Recently my friends and family were asking me how to keep track of the "Wall Street Crisis." I gave them sites and feeds--but they kept asking me for what I was reading. I spend a considerable amount of time reading, watching, and listening to news all day long. I email, Twitter, and forward links and stories throughout the day. So in essence, I am my own news editor. I enjoy tools like Snackr (thanks Marshall) which allows me to have a real time ticker-like interface for my feeds, and digg the giant social news filter. But one of the key tools I love to use is Google's Reader.

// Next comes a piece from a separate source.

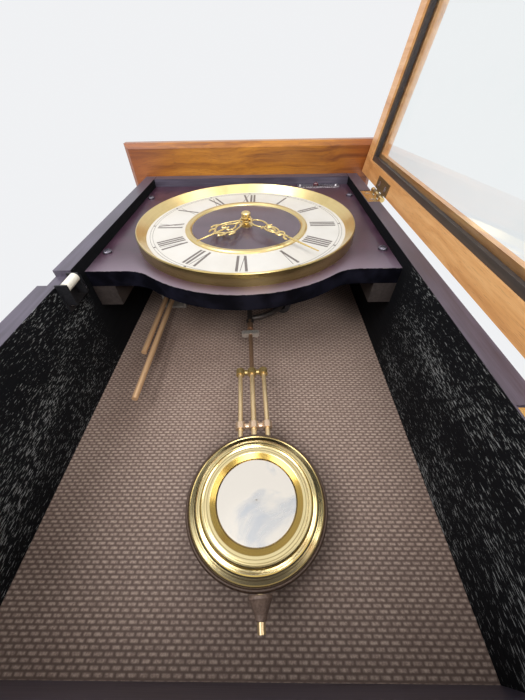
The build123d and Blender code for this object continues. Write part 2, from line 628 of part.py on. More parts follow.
def mitre(corners, ys):
    """A wedge in front view, from two corners of the door to the ends of its middle line."""
    return sheet(make_face(Polyline(*corners, close=True)), ys)


def door_frame():
    frame = inset(0, (door_front, DOOR_BACK))
    outer = [e for e in frame.edges() if abs(e.center().Y - door_front) < 0.01]
    frame = fillet(outer, 6.0)
    frame = frame - inset(DOOR_MEMBER, (door_front - 1, DOOR_BACK + 1))
    frame = frame - inset(DOOR_FLAT, (GLASS_SEAT, DOOR_BACK + 1))
    inner = [e for e in frame.edges() if abs(e.center().Y - door_front) < 0.01
             and abs(e.center().X) < DOOR_HALF - 20 and DOOR_BOTTOM + 20 < e.center().Z < DOOR_TOP - 20]
    return chamfer(inner, 3.0)


def members(frame, ys):
    """Cuts a rectangular frame at its mitres into left, right, bottom and top."""
    half = DOOR_HALF
    corners = ((-half, DOOR_BOTTOM), (half, DOOR_BOTTOM), (half, DOOR_TOP), (-half, DOOR_TOP))
    low, high = (0, DOOR_BOTTOM + half), (0, DOOR_TOP - half)
    a, b, c, d = corners
    outlines = {"left": (a, low, high, d), "right": (b, c, high, low)}
    outlines.update(bottom=(a, b, low), top=(d, high, c))
    return {name: frame & mitre(points, ys) for name, points in outlines.items()}


parts = members(door_frame(), (door_front - 1, DOOR_BACK + 1))
door_holes = hinge_door_holes + strike_holes
nodes["door_stile_free"] = open_door(cut(parts["left"], door_holes))
nodes["door_stile_hinge"] = open_door(cut(parts["right"], door_holes))
nodes["door_rails"] = Compound([open_door(parts["bottom"]), open_door(parts["top"])])

glass_back = GLASS_SEAT + GLASS
nodes["door_glass"] = open_door(inset(DOOR_FLAT + 0.5, (GLASS_SEAT, glass_back)))
bead_ys = (glass_back, glass_back + BEAD)
bead_ring = inset(DOOR_FLAT, bead_ys) - inset(DOOR_FLAT + BEAD, (bead_ys[0] - 1, bead_ys[1] + 1))
beads = members(bead_ring, (bead_ys[0] - 1, bead_ys[1] + 1))
nodes["glass_beads"] = Compound([open_door(bead) for bead in beads.values()])

strike = block((-147, -131.7), (DOOR_BACK, DOOR_BACK + LEAF), (CATCH_Z - 5.5, CATCH_Z + 5.5))
strike = strike + block((-132.7, -131.7), (DOOR_BACK, -2.5), (CATCH_Z - 4.5, CATCH_Z + 4.5))
nodes["door_strike"] = open_door(cut(strike, strike_holes))
nodes["door_screws"] = Compound([open_door(s) for s in hinge_door_screws + strike_screws])


# ---------------------------------------------------------------- hinges
def hinge_leaf(centre, leaf_ys, knuckles, holes):
    """A leaf with its share of the five knuckles."""
    low = centre - HINGE_LENGTH / 2
    pitch = HINGE_LENGTH / 5
    leaf = block((LEAF_EDGE, PIN_X - KNUCKLE_R - 0.3), leaf_ys, (low, low + HINGE_LENGTH))
    for number in knuckles:
        zs = (low + number * pitch + 0.15, low + (number + 1) * pitch - 0.15)
        leaf = leaf + block((PIN_X - KNUCKLE_R - 0.4, PIN_X), leaf_ys, zs)
        leaf = leaf + along_z(PIN_X, PIN_Y, zs, KNUCKLE_R)
    leaf = leaf - along_z(PIN_X, PIN_Y, (low - 1, low + HINGE_LENGTH + 1), PIN_R + SLIP)
    return cut(leaf, holes)


case_leaf_ys = (PIN_Y + KNUCKLE_R - LEAF, PIN_Y + KNUCKLE_R)
door_leaf_ys = (PIN_Y - KNUCKLE_R, PIN_Y - KNUCKLE_R + LEAF)
case_hinges, door_hinges = [], []
for centre in HINGE_CENTRES:
    case_hinges.append(hinge_leaf(centre, case_leaf_ys, (0, 2, 4), hinge_case_holes))
    case_hinges.append(along_z(PIN_X, PIN_Y, (centre - HINGE_LENGTH / 2, centre + HINGE_LENGTH / 2), PIN_R))
    door_hinges.append(open_door(hinge_leaf(centre, door_leaf_ys, (1, 3), hinge_door_holes)))
nodes["hinges_case_half"] = Compound(case_hinges)
nodes["hinges_door_half"] = Compound(door_hinges)

# ---------------------------------------------------------------- pendulum
leader = along_y(0, 0, (-3, 1.6), 4.5) - along_y(0, 0, (-5, 5), 1.5 + SLIP)
leader = leader + block((-2.5, 2.5), (-0.8, 0.8), (-EYE_S + 2.6, -4.0))
leader = leader + along_y(0, -EYE_S, (-0.8, 0.8), 4.0)
start, middle, end = (polar(MAGNET_ARC, a) for a in (-86, -47, -6))
arc = ThreePointArc((start[0], 0, start[1]), (middle[0], 0, middle[1]), (end[0], 0, end[1]))
leader = leader + sweep(Plane(origin=arc @ 0, z_dir=arc % 0) * Circle(ARM_R), path=arc)
pawl = wire([(0, 0, -19.2), (0, -14.4, -19.2), (-10, -14.4, -19.2)], 0.5)
nodes["pendulum_leader"] = hang((leader + pawl) - along_y(0, -EYE_S, (-3, 3), 1.9))

hook = block((-2.6, 2.6), (1.0, 2.2), (-EYE_S - 12, -EYE_S + 3)) + along_y(0, -EYE_S, (-1.4, 2.2), 1.5)
sleeve = along_z(0, 0, (-EYE_S - 13, -EYE_S - 5), SLEEVE_R)
main_rod = along_z(0, 0, (-TIP_S, -EYE_S - 5), MAIN_ROD_R)
side_rod_zs = (-LOW_BRIDGE_S - 24, -TOP_BRIDGE_S + 4.5)
side_rods = [along_z(s * SIDE_ROD_X, 0, side_rod_zs, SIDE_ROD_R) for s in (-1, 1)]
nodes["pendulum_rods"] = Compound([hang(hook + sleeve + main_rod)] + [hang(rod) for rod in side_rods])

side_hole_zs = (side_rod_zs[0] - SLIP, side_rod_zs[1] + 5)
rod_holes = [along_z(0, 0, (-TIP_S - 9, 0), MAIN_ROD_R + SLIP)]
rod_holes += [along_z(s * SIDE_ROD_X, 0, side_hole_zs, SIDE_ROD_R + SLIP) for s in (-1, 1)]


def bridge(s, collar, link):
    """Three collars on the rods, joined by thin links with a bead halfway."""
    body = block((-SIDE_ROD_X, SIDE_ROD_X), (-link, link), (-s - link, -s + link))
    for x in (-SIDE_ROD_X / 2, SIDE_ROD_X / 2):
        body = body + along_x(0, -s, (x - 1.1, x + 1.1), BEAD_R)
    for x in (-SIDE_ROD_X, 0, SIDE_ROD_X):
        body = body + along_z(x, 0, (-s - collar[1] / 2, -s + collar[1] / 2), collar[0])
    return cut(body, rod_holes)


corner_x = CROSS_HALF - 1.6
crosspiece = sheet(make_face(Polyline(
    (-corner_x, -2.3), (corner_x, -2.3), (CROSS_HALF, -1.2), (CROSS_HALF, 1.2), (corner_x, 2.3), (-corner_x, 2.3),
    (-CROSS_HALF, 1.2), (-CROSS_HALF, -1.2), close=True)), (-2.6, 2.6))
nodes["pendulum_bridges"] = Compound([
    hang(cut(Pos(0, 0, -CROSS_S) * crosspiece, rod_holes)),
    hang(bridge(TOP_BRIDGE_S, TOP_COLLAR, LINK_HALF)),
    hang(bridge(LOW_BRIDGE_S, LOW_COLLAR, LINK_HALF))])

bob_back = turned_y([
    (0, -2.8), (BOB_FACE_R, -2.8), (BOB_FACE_R + 0.6, -3.4), (BOB_R - 0.8, -3.4), (BOB_R, -2.4), (BOB_R, 3.4),
    (BOB_R - 2.4, 5.0), (0, 5.0)])
nodes["bob_back"] = hang(cut(Pos(0, 0, -BOB_S) * bob_back, rod_holes))
bob_front = turned_y([
    (MIRROR_R + 0.3, -2.84), (BOB_FACE_R - 0.2, -2.84), (BOB_FACE_R - 0.2, -3.9), (40.4, -4.5), (39.9, -4.2),
    (37.3, -5.3), (36.6, -5.9), (35.9, -5.3), (34.1, -5.9), (33.7, -5.6), (32.8, -6.5), (32.0, -6.0),
    (30.5, -6.2), (28.3, -6.2), (MIRROR_R + 0.3, -4.4)])
nodes["bob_front"] = hang(Pos(0, 0, -BOB_S) * bob_front)
bob_mirror = turned_y([(0, -2.84), (MIRROR_R, -2.84), (MIRROR_R, -3.6), (MIRROR_R - 0.5, -3.9), (0, -4.3)])
nodes["bob_mirror"] = hang(Pos(0, 0, -BOB_S) * bob_mirror)

nut = turned_z([
    (MAIN_ROD_R + SLIP, -NUT_S[0]), (5.9, -NUT_S[0]), (6.4, -NUT_S[0] - 0.5), (6.4, -NUT_S[0] - 1.6),
    (5.8, -NUT_S[0] - 2.4), (4.7, -NUT_S[0] - 4.6), (3.3, -NUT_S[0] - 7.4), (2.9, -NUT_S[1] + 0.4),
    (2.6, -NUT_S[1]), (MAIN_ROD_R + SLIP, -NUT_S[1])])
nodes["rating_nut"] = hang(nut)

# ---------------------------------------------------------------- write
os.makedirs("parts", exist_ok=True)
for name, shape in nodes.items():
    export_step(Pos(*DIAL_CENTRE) * shape, "parts/" + name + ".step")
print(len(nodes), "nodes")
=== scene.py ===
import json
from math import cos, pi, radians, sin

import bmesh
import bpy
from mathutils import Matrix, Vector


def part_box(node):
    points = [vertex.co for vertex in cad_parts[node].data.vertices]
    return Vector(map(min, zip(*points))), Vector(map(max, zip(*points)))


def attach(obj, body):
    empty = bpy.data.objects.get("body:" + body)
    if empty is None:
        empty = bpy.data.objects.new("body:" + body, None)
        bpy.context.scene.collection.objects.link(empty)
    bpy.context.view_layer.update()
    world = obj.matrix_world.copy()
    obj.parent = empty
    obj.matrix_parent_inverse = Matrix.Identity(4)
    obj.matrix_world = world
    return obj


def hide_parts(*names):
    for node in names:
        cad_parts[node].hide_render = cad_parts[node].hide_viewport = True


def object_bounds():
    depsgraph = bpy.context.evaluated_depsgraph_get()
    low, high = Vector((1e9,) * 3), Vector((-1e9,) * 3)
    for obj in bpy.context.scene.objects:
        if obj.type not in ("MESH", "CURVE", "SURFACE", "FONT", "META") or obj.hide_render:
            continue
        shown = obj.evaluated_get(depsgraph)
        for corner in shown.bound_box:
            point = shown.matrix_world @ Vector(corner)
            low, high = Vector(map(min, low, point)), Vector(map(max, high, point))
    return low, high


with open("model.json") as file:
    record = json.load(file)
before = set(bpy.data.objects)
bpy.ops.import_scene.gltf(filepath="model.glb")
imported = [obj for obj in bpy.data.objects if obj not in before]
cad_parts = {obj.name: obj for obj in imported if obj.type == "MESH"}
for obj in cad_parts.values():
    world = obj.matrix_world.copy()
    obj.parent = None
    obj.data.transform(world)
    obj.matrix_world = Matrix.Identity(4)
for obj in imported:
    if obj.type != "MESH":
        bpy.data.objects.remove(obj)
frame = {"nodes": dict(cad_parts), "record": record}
cad_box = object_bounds()
MM = 0.001

# ---------------------------------------------------------------- places, read from the frame


def middle(node):
    low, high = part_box(node)
    return (low + high) / 2


HUB = middle("dial_rings")
HUB.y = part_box("dial_plate")[0].y
BOARD_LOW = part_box("dial_board")[0]
SIDE_INNER = abs(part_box("side_left")[1].x)
BOB = middle("bob_mirror")


# ---------------------------------------------------------------- camera
def photo_camera():
    """The eye is below the dial and close to it, and looks up."""
    lens, eye = 14.153, Vector((0.01984, -0.11768, -0.28993))
    pitch, yaw, roll = radians(43.41), radians(-1.15), radians(0.37)
    ahead = Vector((sin(yaw) * cos(pitch), cos(yaw) * cos(pitch), sin(pitch)))
    level = Vector((cos(yaw), -sin(yaw), 0))
    upward = level.cross(ahead)
    right = level * cos(roll) + upward * sin(roll)
    up = upward * cos(roll) - level * sin(roll)
    data = bpy.data.cameras.new("eye")
    data.lens = lens
    data.sensor_width = 36.0
    data.clip_start = 0.01
    camera = bpy.data.objects.new("eye", data)
    bpy.context.scene.collection.objects.link(camera)
    facing = Matrix((right, up, -ahead)).transposed().to_quaternion()
    camera.matrix_world = Matrix.LocRotScale(HUB + eye, facing, None)
    bpy.context.scene.camera = camera


photo_camera()

# Hands, as the frame sets them, in degrees clockwise from twelve
MINUTE_ANGLE = 139.0
HOUR_ANGLE = 221.6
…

What I like about Google's Reader is the ability to tag items and then turn those tags into feeds for friends or inputs to other applications, like Yahoo Pipes. As I started playing with tags and feeds, I realized that you could create a real useful and simple version of a personal Newsroom. So I built a basic page of headline stories (think Drudgereport) using some Typepad RSS widgets. It took me about 2 hours to get the whole thing functioning through my existing Typepad site. It's basic and gives me 80% of the functionality that I wanted. I created five categories that are important to me and my audience: Technology, Finance & Economics, Politics, Crisis of the Moment, and Weird Wild Stuff. As I read throughout the day, I hand tag all the items that I think are interesting. The feeds automatically update through my tagging and with a small bit of delay they appear on the page.
The key is that all of the items that make it to the page have been reviewed and selected by me. So I am cultivating these stories and sources for my audience instead of having automated keyword tagging populate a feed. The process of reading and tagging is quite scalable (cruising through 1000's of items is pretty painless). Ultimately it allows me to have a place in which my current hot topics are available for my friends. And as a bonus, if my friends use newsreaders they can subscribe to my five topic feeds (I use feedburner to manage the process)
You can check out my mini-news room.
If you are a small organization or group, this is an ideal way to keep track of topics. The cost is low, it is very simple to do and a snap to manage. Google Reader has other features for sharing and annotating links that you could use as well.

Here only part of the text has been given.